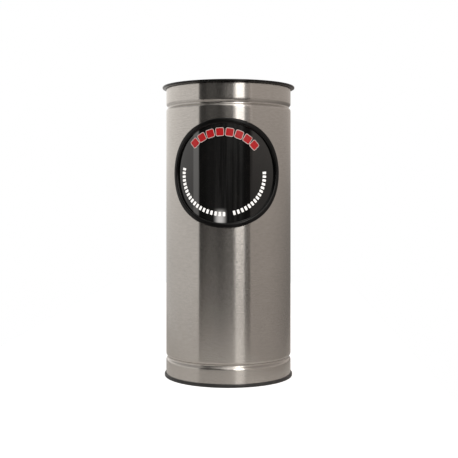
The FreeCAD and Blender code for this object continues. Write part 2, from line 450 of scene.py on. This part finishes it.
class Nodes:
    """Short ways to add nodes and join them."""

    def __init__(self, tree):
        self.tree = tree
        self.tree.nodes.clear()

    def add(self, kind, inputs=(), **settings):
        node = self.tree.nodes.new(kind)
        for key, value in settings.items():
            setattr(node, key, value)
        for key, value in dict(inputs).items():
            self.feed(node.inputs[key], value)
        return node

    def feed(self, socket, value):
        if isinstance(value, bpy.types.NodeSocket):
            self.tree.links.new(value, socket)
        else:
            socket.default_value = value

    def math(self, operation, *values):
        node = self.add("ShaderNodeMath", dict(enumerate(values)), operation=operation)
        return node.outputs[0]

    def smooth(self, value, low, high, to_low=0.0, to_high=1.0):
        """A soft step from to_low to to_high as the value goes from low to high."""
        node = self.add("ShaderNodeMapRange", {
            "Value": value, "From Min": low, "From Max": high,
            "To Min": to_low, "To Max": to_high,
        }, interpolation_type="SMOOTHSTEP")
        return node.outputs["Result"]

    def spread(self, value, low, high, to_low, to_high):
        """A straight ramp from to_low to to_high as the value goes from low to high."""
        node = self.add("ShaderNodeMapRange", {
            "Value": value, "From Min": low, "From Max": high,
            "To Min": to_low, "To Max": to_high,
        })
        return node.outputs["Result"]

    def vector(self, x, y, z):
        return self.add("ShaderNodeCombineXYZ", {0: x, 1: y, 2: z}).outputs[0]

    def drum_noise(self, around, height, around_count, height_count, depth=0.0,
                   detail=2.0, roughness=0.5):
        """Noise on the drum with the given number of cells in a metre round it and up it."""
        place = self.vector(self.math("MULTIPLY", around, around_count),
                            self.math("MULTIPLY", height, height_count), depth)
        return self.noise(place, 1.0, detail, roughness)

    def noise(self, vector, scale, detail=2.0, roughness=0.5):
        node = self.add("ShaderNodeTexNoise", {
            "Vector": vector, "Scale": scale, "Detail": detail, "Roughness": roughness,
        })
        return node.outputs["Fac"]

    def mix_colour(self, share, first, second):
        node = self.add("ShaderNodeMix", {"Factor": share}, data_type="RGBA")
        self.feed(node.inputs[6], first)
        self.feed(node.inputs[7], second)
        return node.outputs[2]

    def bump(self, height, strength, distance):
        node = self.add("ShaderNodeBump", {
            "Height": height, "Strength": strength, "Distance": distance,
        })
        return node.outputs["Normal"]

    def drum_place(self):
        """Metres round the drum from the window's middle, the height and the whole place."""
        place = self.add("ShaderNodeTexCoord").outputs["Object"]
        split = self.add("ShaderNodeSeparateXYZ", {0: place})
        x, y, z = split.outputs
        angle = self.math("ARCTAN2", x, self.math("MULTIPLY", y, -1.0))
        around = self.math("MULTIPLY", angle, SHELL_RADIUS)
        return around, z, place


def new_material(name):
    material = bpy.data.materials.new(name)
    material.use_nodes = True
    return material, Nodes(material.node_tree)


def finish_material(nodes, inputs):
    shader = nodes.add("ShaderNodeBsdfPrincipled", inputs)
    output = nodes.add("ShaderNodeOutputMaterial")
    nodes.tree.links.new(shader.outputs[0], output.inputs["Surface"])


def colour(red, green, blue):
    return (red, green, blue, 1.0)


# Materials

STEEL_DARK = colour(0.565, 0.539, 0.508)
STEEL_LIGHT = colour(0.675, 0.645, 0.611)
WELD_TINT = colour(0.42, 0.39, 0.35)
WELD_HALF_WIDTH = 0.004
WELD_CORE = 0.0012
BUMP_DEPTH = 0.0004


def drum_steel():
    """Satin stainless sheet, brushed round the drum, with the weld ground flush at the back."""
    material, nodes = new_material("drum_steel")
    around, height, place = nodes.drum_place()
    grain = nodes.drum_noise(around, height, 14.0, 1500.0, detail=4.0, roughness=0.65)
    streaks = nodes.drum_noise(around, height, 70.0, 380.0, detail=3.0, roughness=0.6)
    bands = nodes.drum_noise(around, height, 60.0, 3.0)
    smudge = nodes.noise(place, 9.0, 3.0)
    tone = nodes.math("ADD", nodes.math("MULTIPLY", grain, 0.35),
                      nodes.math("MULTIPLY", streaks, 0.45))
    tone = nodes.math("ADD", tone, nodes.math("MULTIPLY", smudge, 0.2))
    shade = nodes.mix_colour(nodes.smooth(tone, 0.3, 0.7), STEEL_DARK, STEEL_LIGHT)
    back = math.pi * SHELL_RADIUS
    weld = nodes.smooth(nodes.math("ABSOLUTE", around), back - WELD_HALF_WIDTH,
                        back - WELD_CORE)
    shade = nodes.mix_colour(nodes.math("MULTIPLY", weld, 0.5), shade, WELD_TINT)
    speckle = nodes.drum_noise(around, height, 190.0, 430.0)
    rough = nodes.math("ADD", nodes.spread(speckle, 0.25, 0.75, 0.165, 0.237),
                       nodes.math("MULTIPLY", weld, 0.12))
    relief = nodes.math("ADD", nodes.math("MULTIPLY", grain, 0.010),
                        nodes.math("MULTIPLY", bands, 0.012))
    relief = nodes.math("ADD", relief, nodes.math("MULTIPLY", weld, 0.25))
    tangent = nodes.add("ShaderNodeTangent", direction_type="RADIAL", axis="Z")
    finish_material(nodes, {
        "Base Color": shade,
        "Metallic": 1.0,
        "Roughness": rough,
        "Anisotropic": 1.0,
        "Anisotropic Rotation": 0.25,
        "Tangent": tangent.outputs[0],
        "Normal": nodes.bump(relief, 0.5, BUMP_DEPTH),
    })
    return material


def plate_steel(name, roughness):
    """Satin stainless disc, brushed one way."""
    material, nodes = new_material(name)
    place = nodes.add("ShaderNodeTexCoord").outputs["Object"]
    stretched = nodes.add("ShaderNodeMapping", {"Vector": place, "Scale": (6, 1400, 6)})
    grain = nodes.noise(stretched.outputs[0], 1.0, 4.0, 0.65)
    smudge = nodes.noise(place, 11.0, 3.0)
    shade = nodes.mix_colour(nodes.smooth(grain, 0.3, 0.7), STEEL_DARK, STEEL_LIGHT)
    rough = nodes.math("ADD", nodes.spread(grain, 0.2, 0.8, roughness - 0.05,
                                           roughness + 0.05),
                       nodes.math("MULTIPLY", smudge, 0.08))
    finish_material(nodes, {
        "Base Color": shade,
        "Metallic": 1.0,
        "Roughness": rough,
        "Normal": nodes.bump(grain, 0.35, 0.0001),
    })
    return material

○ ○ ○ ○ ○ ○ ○

TASK PROMPT: Return only the lines spanning from the first line of the material through the line with "self.tree.nodes.clear()", copied exactly, both ends kept.

ANSWER:
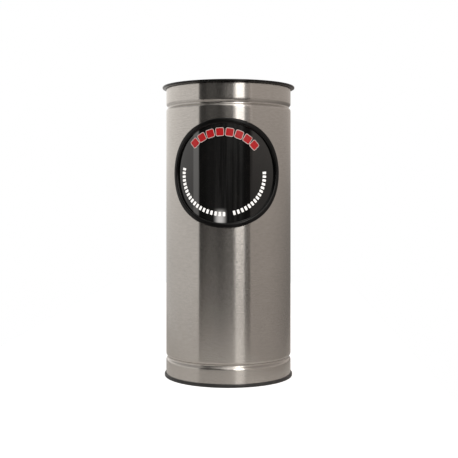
The FreeCAD and Blender code for this object continues. Write part 2, from line 450 of scene.py on. This part finishes it.
class Nodes:
    """Short ways to add nodes and join them."""

    def __init__(self, tree):
        self.tree = tree
        self.tree.nodes.clear()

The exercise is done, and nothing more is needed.